Even the Memorial Cup champion Spitfires were left awkwardly pointing to the fact that Stanley hails from a city near Kitchener as a kind of half-hearted justification for the lopsided second half of the trade.
The Solution: Enforce the Rules
There’s something fundamentally improper about the practice of engaging in these kinds of trades. It’s a time-honoured principle of life that you can’t “have your cake and eat it too,” as the saying goes. Yet, that’s exactly what the Spitfires did with Bracco and Stanley.
This isn’t the fault of the Spitfires and Rangers. In fact, both teams deserve credit for finding a way to meet their needs. But the OHL can, and should, do better. It’s time for the league to step in and end these kinds of trades once and for all.
The OHL trade market is robust enough that baseline market prices for specific types of players become well established each year.

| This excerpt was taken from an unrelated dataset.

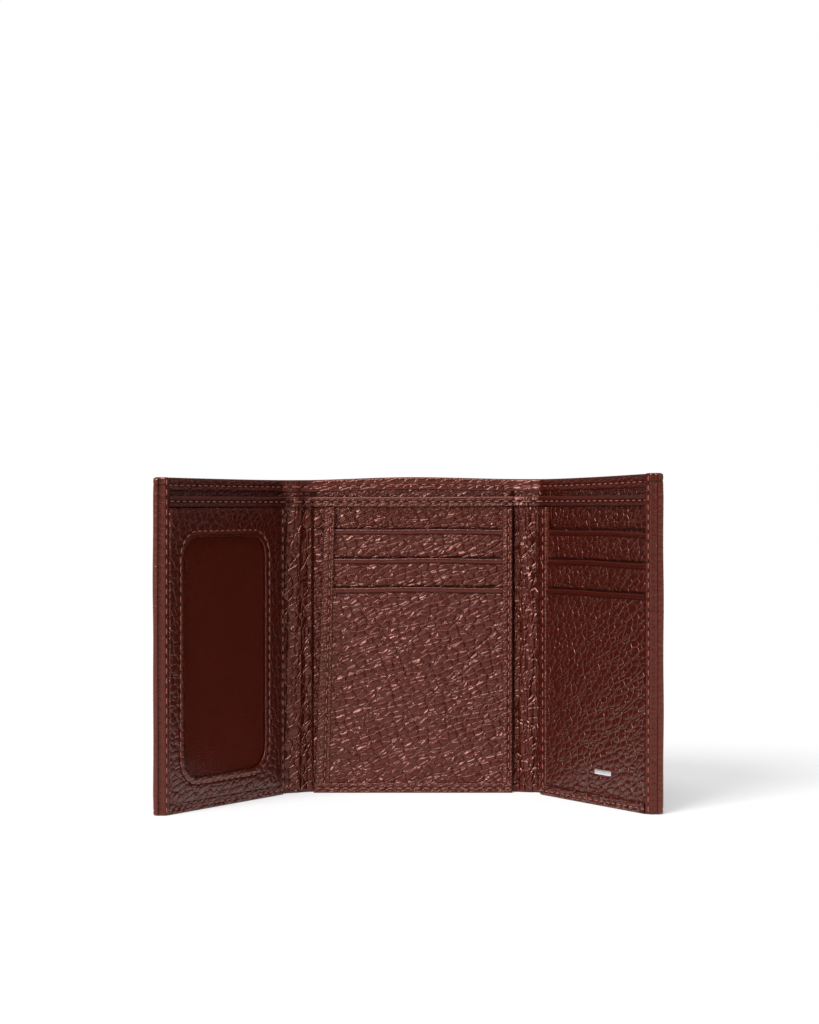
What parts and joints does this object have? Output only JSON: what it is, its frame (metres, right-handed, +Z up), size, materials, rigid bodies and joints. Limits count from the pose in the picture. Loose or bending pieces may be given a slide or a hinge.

If two teams engage in mirror-image trades within months of each other and the league determines that one or both trades are lopsided, the league should reserve the right to void the second trade at its discretion. This will give teams pause before consummating the first half of a planned two-part deal.
The result will be a much needed move toward better competitive balance, more honesty and transparency regarding league transactions between teams, fans, and the media, and a little more sanity during horse-trading season.
Commissioner Branch, the puck is in your end.